What is being asked: Reproduce the following material exactly, including every line.
---------- Given material ----------
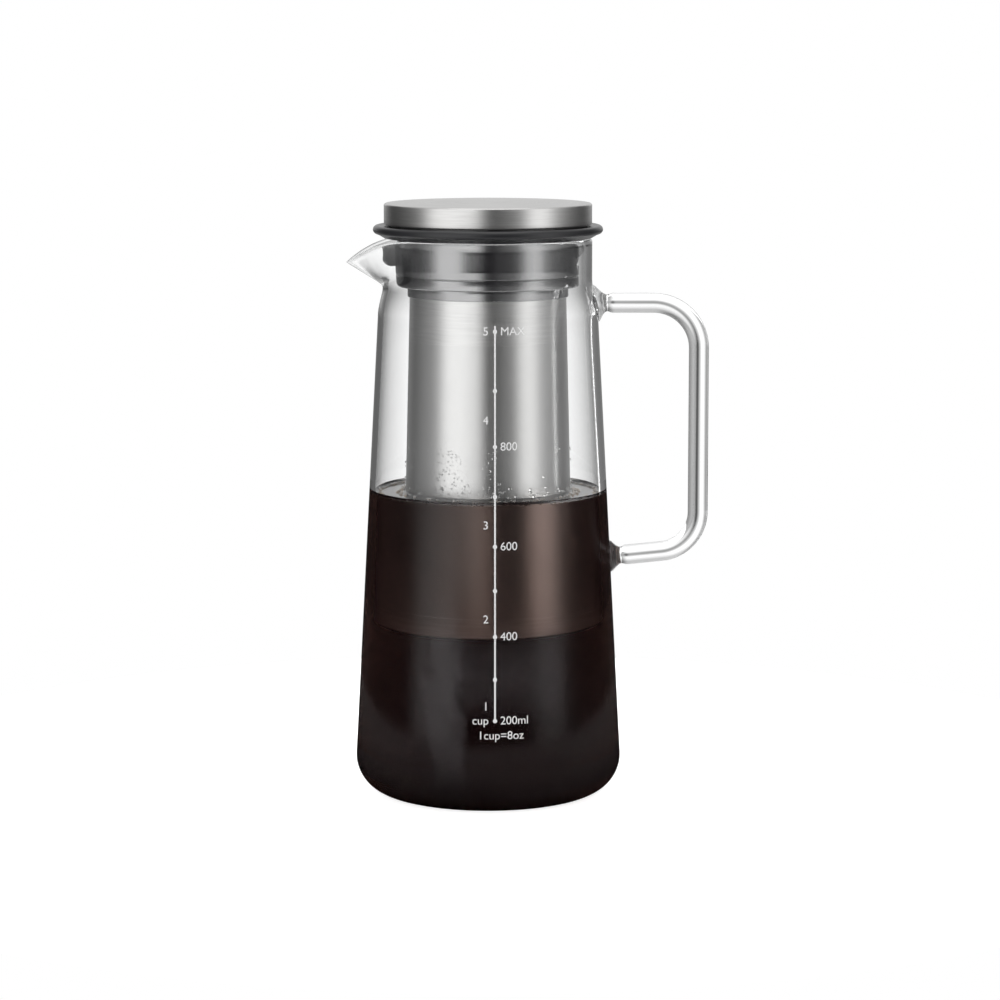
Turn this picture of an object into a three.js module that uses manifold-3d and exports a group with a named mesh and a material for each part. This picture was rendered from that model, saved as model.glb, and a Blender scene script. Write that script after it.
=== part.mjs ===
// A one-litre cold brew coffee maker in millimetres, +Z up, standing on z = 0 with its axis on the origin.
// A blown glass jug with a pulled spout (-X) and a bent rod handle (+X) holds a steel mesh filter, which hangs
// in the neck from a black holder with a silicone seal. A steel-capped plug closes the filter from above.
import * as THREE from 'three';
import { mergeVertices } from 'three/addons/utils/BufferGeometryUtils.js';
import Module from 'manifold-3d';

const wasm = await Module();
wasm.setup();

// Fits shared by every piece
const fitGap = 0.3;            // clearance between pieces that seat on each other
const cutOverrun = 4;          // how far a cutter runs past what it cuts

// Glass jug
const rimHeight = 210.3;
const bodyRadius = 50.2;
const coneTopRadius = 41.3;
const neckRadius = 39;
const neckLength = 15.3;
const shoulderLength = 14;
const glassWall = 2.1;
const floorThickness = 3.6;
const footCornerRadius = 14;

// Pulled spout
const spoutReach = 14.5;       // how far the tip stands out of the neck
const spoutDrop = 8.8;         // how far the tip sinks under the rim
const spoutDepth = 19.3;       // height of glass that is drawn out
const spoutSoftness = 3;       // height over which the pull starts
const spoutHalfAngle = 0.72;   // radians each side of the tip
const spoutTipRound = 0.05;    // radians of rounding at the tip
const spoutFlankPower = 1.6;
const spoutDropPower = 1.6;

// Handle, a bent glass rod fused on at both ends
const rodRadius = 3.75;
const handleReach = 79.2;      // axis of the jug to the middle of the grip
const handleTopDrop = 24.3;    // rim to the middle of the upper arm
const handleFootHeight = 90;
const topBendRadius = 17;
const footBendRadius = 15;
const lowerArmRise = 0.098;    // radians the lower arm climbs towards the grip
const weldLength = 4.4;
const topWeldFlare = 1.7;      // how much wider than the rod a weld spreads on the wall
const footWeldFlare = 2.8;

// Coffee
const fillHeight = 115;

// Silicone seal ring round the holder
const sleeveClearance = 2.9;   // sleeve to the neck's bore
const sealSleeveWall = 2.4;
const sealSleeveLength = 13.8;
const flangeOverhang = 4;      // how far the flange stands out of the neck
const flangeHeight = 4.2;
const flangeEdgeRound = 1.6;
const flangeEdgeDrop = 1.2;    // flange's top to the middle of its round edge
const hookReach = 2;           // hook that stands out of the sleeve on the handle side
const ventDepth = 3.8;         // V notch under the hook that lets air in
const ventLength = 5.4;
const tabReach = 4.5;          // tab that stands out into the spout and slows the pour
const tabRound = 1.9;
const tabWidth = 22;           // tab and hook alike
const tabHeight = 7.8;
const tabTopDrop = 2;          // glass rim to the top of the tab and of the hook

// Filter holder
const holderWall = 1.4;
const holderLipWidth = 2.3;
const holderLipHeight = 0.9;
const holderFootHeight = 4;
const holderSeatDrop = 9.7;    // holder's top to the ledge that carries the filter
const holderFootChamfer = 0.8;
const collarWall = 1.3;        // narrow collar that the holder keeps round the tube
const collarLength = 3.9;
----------
Task result:
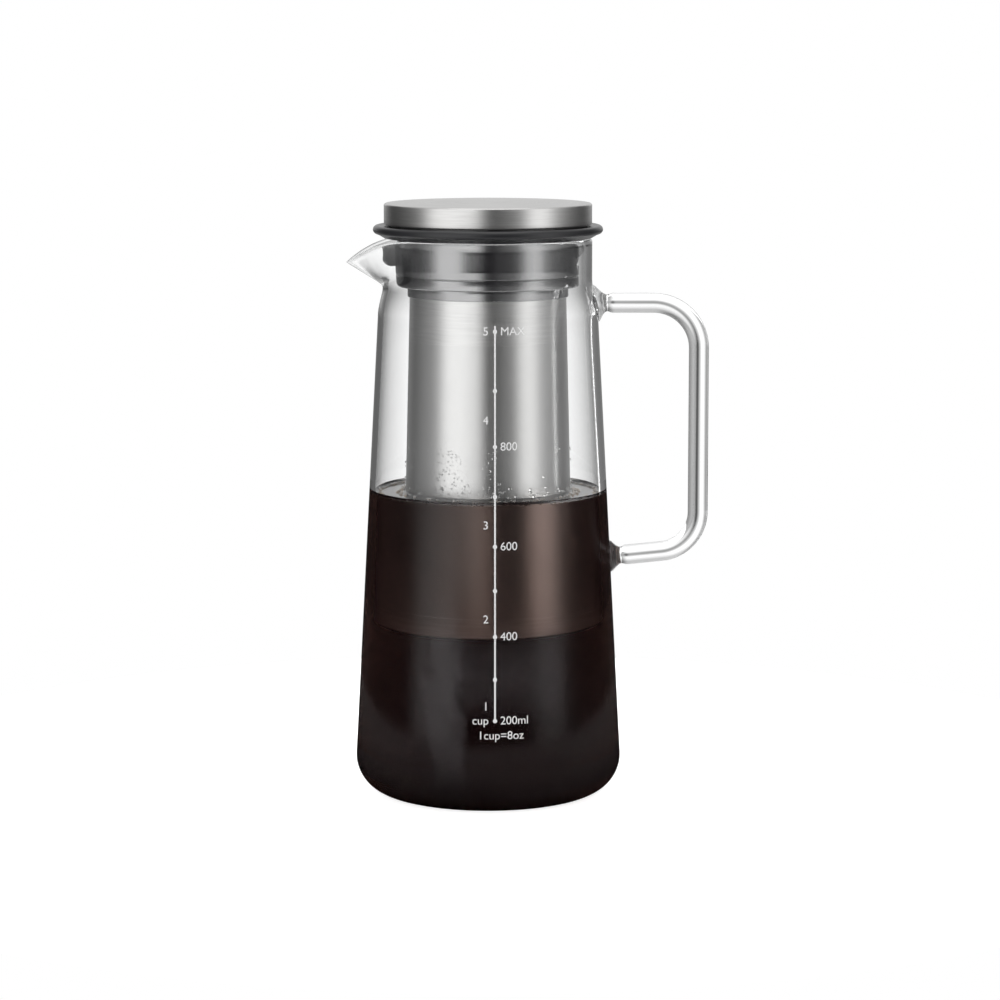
Turn this picture of an object into a three.js module that uses manifold-3d and exports a group with a named mesh and a material for each part. This picture was rendered from that model, saved as model.glb, and a Blender scene script. Write that script after it.
=== part.mjs ===
// A one-litre cold brew coffee maker in millimetres, +Z up, standing on z = 0 with its axis on the origin.
// A blown glass jug with a pulled spout (-X) and a bent rod handle (+X) holds a steel mesh filter, which hangs
// in the neck from a black holder with a silicone seal. A steel-capped plug closes the filter from above.
import * as THREE from 'three';
import { mergeVertices } from 'three/addons/utils/BufferGeometryUtils.js';
import Module from 'manifold-3d';

const wasm = await Module();
wasm.setup();

// Fits shared by every piece
const fitGap = 0.3;            // clearance between pieces that seat on each other
const cutOverrun = 4;          // how far a cutter runs past what it cuts

// Glass jug
const rimHeight = 210.3;
const bodyRadius = 50.2;
const coneTopRadius = 41.3;
const neckRadius = 39;
const neckLength = 15.3;
const shoulderLength = 14;
const glassWall = 2.1;
const floorThickness = 3.6;
const footCornerRadius = 14;

// Pulled spout
const spoutReach = 14.5;       // how far the tip stands out of the neck
const spoutDrop = 8.8;         // how far the tip sinks under the rim
const spoutDepth = 19.3;       // height of glass that is drawn out
const spoutSoftness = 3;       // height over which the pull starts
const spoutHalfAngle = 0.72;   // radians each side of the tip
const spoutTipRound = 0.05;    // radians of rounding at the tip
const spoutFlankPower = 1.6;
const spoutDropPower = 1.6;

// Handle, a bent glass rod fused on at both ends
const rodRadius = 3.75;
const handleReach = 79.2;      // axis of the jug to the middle of the grip
const handleTopDrop = 24.3;    // rim to the middle of the upper arm
const handleFootHeight = 90;
const topBendRadius = 17;
const footBendRadius = 15;
const lowerArmRise = 0.098;    // radians the lower arm climbs towards the grip
const weldLength = 4.4;
const topWeldFlare = 1.7;      // how much wider than the rod a weld spreads on the wall
const footWeldFlare = 2.8;

// Coffee
const fillHeight = 115;

// Silicone seal ring round the holder
const sleeveClearance = 2.9;   // sleeve to the neck's bore
const sealSleeveWall = 2.4;
const sealSleeveLength = 13.8;
const flangeOverhang = 4;      // how far the flange stands out of the neck
const flangeHeight = 4.2;
const flangeEdgeRound = 1.6;
const flangeEdgeDrop = 1.2;    // flange's top to the middle of its round edge
const hookReach = 2;           // hook that stands out of the sleeve on the handle side
const ventDepth = 3.8;         // V notch under the hook that lets air in
const ventLength = 5.4;
const tabReach = 4.5;          // tab that stands out into the spout and slows the pour
const tabRound = 1.9;
const tabWidth = 22;           // tab and hook alike
const tabHeight = 7.8;
const tabTopDrop = 2;          // glass rim to the top of the tab and of the hook

// Filter holder
const holderWall = 1.4;
const holderLipWidth = 2.3;
const holderLipHeight = 0.9;
const holderFootHeight = 4;
const holderSeatDrop = 9.7;    // holder's top to the ledge that carries the filter
const holderFootChamfer = 0.8;
const collarWall = 1.3;        // narrow collar that the holder keeps round the tube
const collarLength = 3.9;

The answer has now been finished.